What is a video encoder?
Video encoders, also known as video servers, enable an existing analog CCTV video surveillance system to be integrated with a network video system. Video encoders play a significant role in installations where many analog cameras are to be maintained.
A video encoder makes it possible for an analog CCTV system to migrate to a network video system. It enables users to gain the benefits of network video without having to discard existing analog equipment such as analog CCTV cameras and coaxial cabling.
A video encoder connects to an analog video camera via a coaxial cable and converts analog video signals into digital video streams that are then sent over a wired or wireless IP-based network (e.g., LAN, WLAN or Internet). To view and/or record the digital video, computer monitors and PCs can be used instead of DVRs or VCRs and analog monitors.
By using video encoders, analog video cameras of all types, such as fixed, indoor/outdoor, dome, pan/tilt/zoom, and specialty cameras such as highly sensitive thermal cameras and microscope cameras can be remotely accessed and controlled over an IP network.
A video encoder also offers other benefits such as event management and intelligent video functionalities, as well as advanced security measures. In addition, it provides scalability and ease of integration with other security systems.
A one-channel, standalone video encoder with audio, I/O (input/output) connectors for controlling external devices such as sensors and alarms, serial ports (RS-422/485) for controlling PTZ analog cameras and Ethernet connection with Power over Ethernet support.
Video encoder components and considerations
Axis video encoders offer many of the same functions that are available in network cameras. Some of the main components of a video encoder include:
- Analog video input for connecting an analog camera using a coaxial cable.
- Processor for running the video encoder’s operating system, networking and security functionalities, for encoding analog video using various compression formats and for video analysis. The processor determines the performance of a video encoder, normally measured in frames per second in the highest resolution. Advanced video encoders can provide full frame rate (30 frames per second with NTSC-based analog cameras or 25 frames per second with PAL-based analog cameras) in the highest resolution for every video channel. Axis video encoders also have auto sensing to automatically recognize if the incoming analog video signal is an NTSC or PAL standard. For more on NTSC and PAL resolutions, see NTSC and PAL resolutions.
- Memory for storing the firmware (computer program) using Flash, as well as buffering of video sequences (using RAM).
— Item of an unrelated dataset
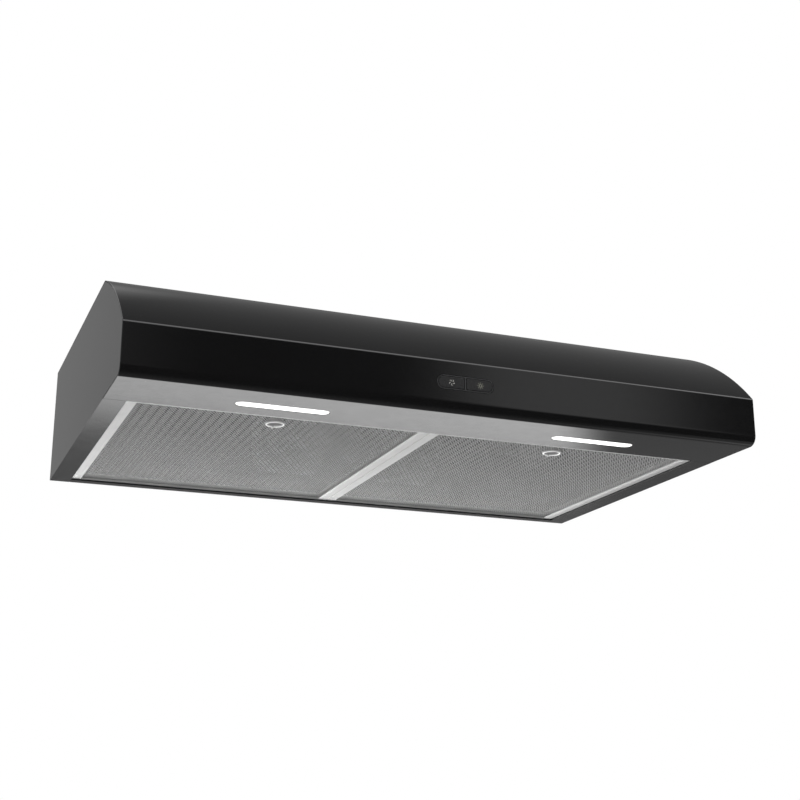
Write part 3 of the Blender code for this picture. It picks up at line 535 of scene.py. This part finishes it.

- Ethernet/Power over Ethernet port to connect to an IP network for sending and receiving data, and for powering the unit and the attached camera if Power over Ethernet is supported. For more on Power over Ethernet, see PoE.
- Serial port (RS-232/422/485) often used for controlling the pan/tilt/zoom functionality of an analog PTZ camera.
- Input/output connectors for connecting external devices; for example, sensors to detect an alarm event, and relays to activate, for instance, lights in response to an event.
- Audio in for connecting a microphone or line-in equipment and audio out for connecting to speakers.
Video encoders for professional systems should meet high demands for reliability and quality. When selecting a video encoder, other considerations include the number of supported analog channels, image quality, compression formats, resolution, frame rate and features such as pan/ tilt/zoom support, audio, event management, intelligent video, Power over Ethernet and security functionalities.
Event management and intelligent video
One of the main benefits of Axis video encoders is the ability to provide event management and intelligent video functionalities, capabilities that cannot be provided in an analog video system. Built-in intelligent video features such as multi-window video motion detection, audio detection and active tampering alarm, as well as input ports for external sensors, enable a network video surveillance system to be constantly on guard to detect an event. Once an event is detected, the system can automatically respond with actions that may include video recording, sending alerts such as e-mails and SMS, activating lights, opening/closing doors and sounding alarms.